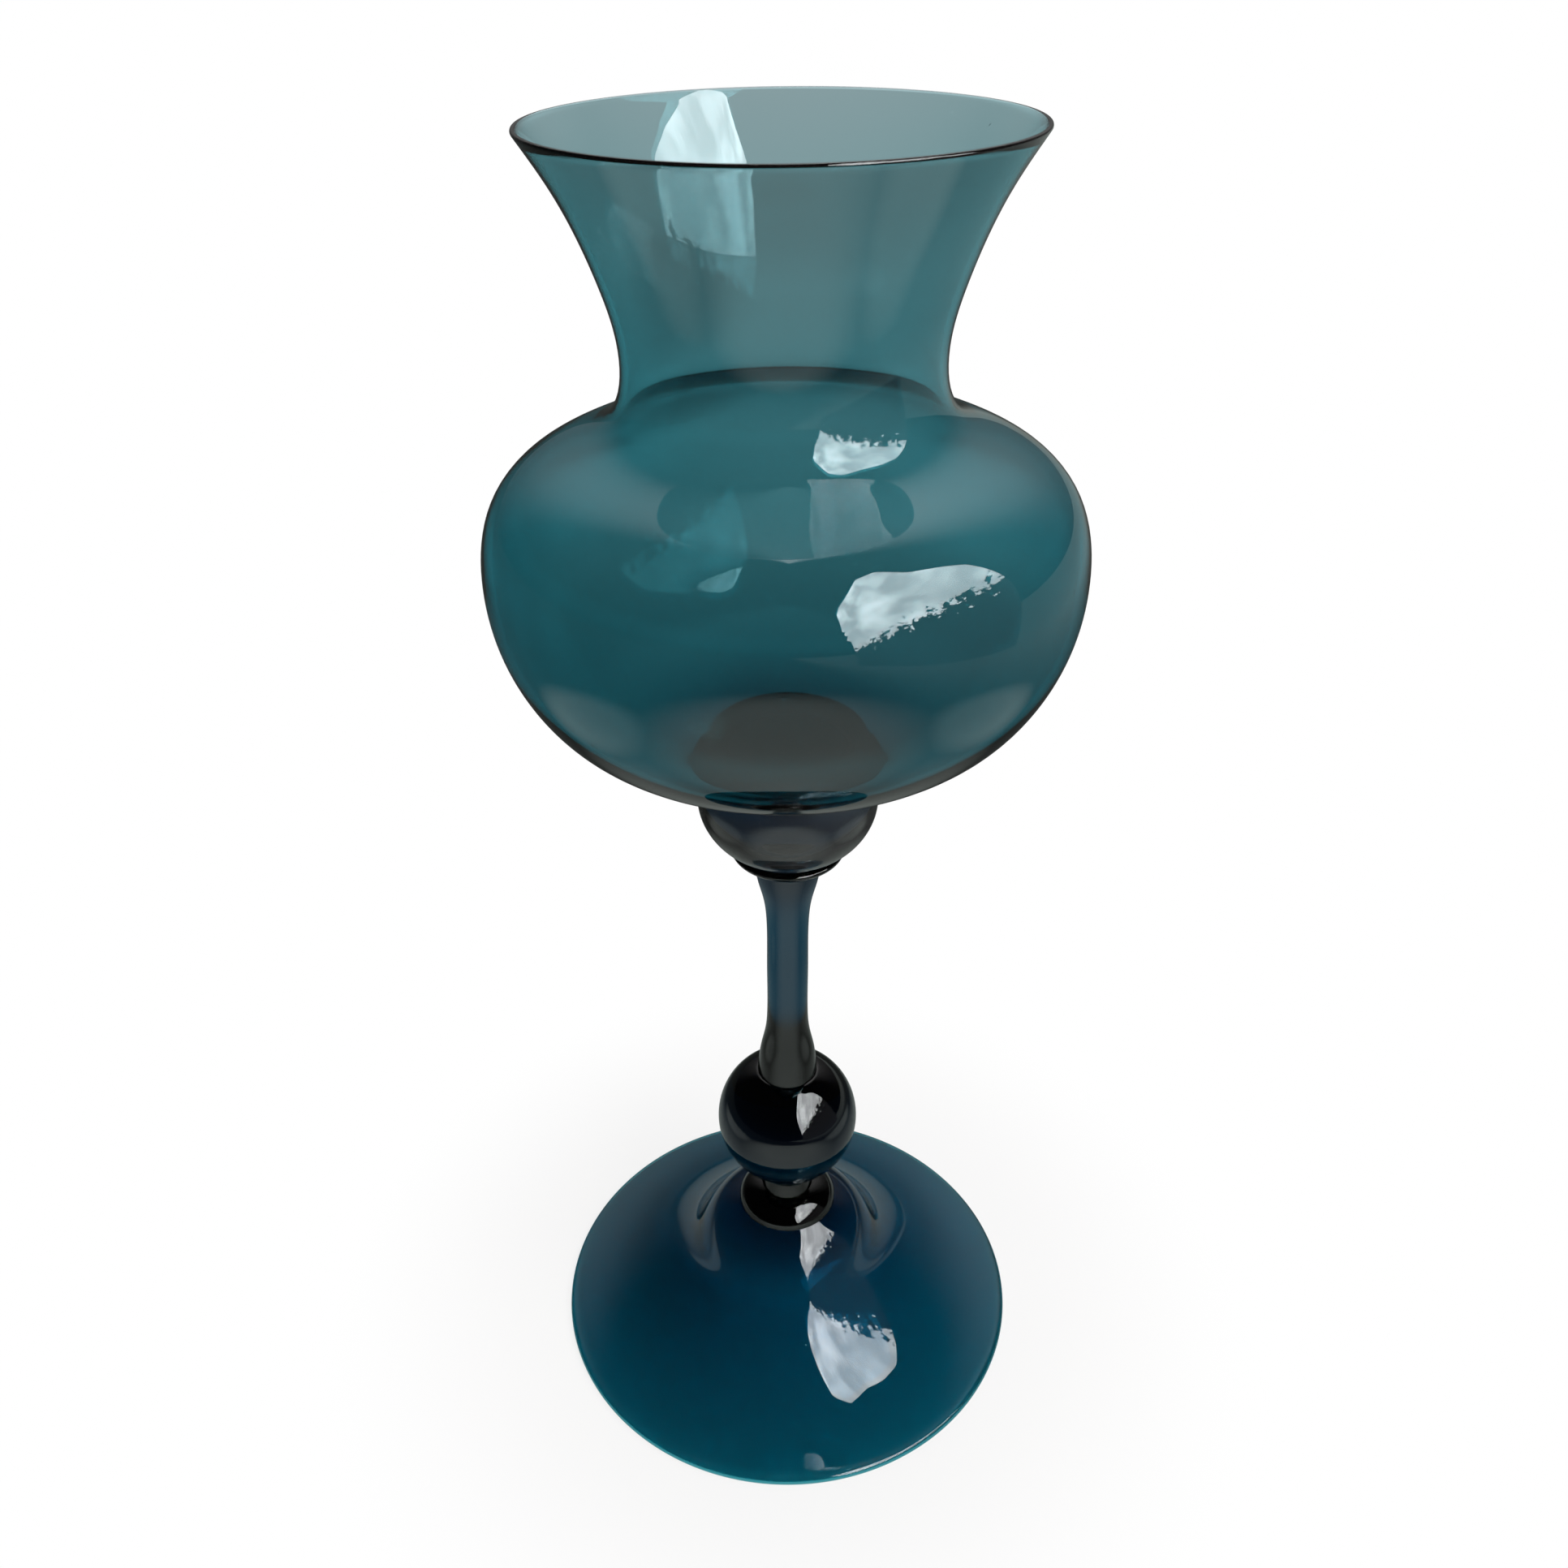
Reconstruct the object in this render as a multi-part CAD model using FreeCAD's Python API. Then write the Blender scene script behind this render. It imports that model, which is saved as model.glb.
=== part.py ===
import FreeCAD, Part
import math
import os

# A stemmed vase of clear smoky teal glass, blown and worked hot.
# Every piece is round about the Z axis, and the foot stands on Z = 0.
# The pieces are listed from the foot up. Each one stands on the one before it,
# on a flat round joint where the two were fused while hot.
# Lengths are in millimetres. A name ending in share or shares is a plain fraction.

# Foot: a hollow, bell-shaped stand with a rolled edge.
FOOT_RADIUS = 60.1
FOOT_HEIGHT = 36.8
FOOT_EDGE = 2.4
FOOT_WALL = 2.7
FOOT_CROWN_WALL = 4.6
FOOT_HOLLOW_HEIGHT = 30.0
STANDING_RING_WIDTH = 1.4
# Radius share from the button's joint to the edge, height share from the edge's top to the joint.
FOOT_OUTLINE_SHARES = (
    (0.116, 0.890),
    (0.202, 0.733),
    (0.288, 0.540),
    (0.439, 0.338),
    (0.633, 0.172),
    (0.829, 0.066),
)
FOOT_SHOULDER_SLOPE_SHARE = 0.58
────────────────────
**GIVEN EXERCISE:**
Output all of the material, please, exactly as it stands.

**RIGHT ANSWER:**
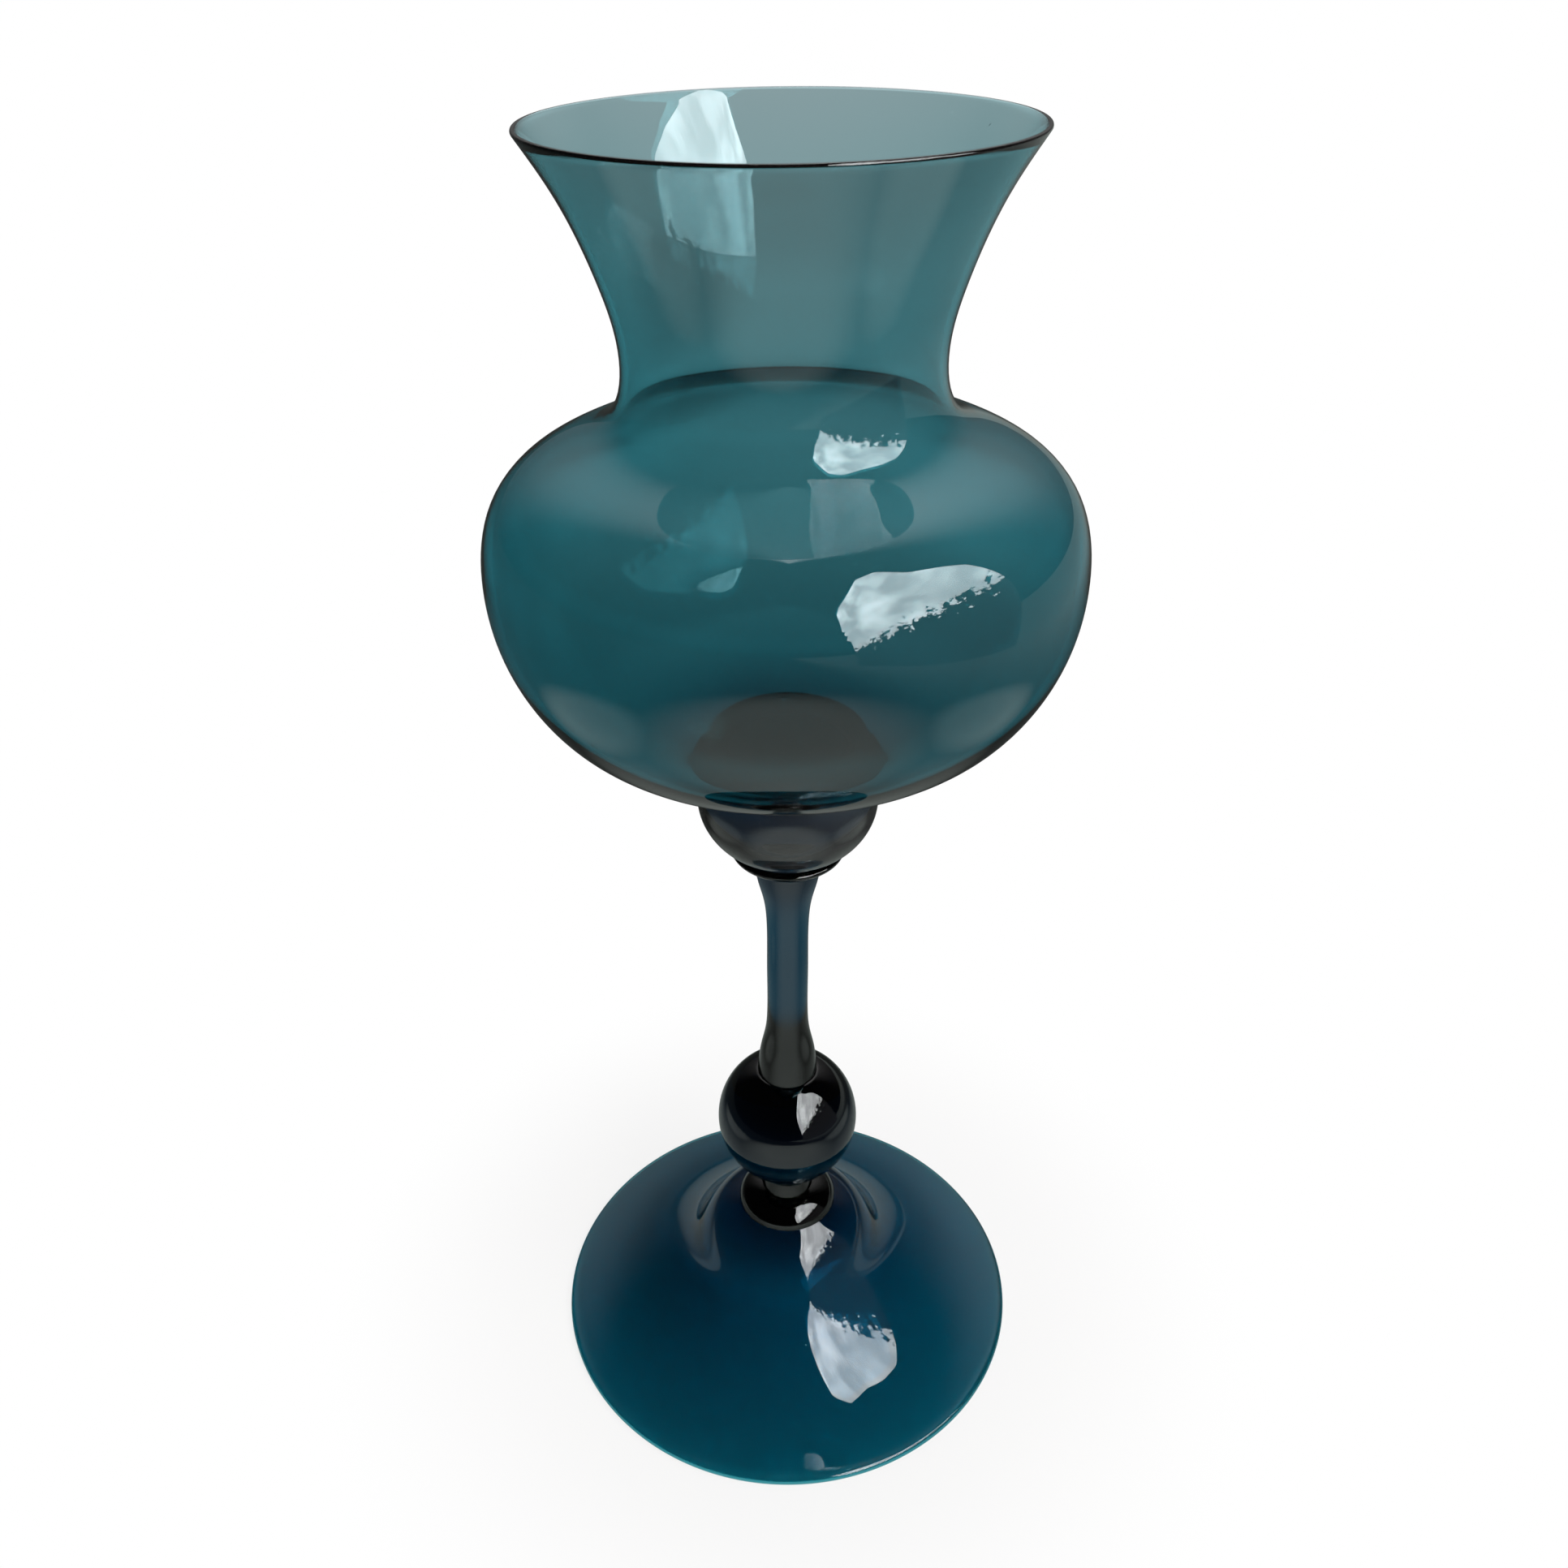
Reconstruct the object in this render as a multi-part CAD model using FreeCAD's Python API. Then write the Blender scene script behind this render. It imports that model, which is saved as model.glb.
=== part.py ===
import FreeCAD, Part
import math
import os

# A stemmed vase of clear smoky teal glass, blown and worked hot.
# Every piece is round about the Z axis, and the foot stands on Z = 0.
# The pieces are listed from the foot up. Each one stands on the one before it,
# on a flat round joint where the two were fused while hot.
# Lengths are in millimetres. A name ending in share or shares is a plain fraction.

# Foot: a hollow, bell-shaped stand with a rolled edge.
FOOT_RADIUS = 60.1
FOOT_HEIGHT = 36.8
FOOT_EDGE = 2.4
FOOT_WALL = 2.7
FOOT_CROWN_WALL = 4.6
FOOT_HOLLOW_HEIGHT = 30.0
STANDING_RING_WIDTH = 1.4
# Radius share from the button's joint to the edge, height share from the edge's top to the joint.
FOOT_OUTLINE_SHARES = (
    (0.116, 0.890),
    (0.202, 0.733),
    (0.288, 0.540),
    (0.439, 0.338),
    (0.633, 0.172),
    (0.829, 0.066),
)
FOOT_SHOULDER_SLOPE_SHARE = 0.58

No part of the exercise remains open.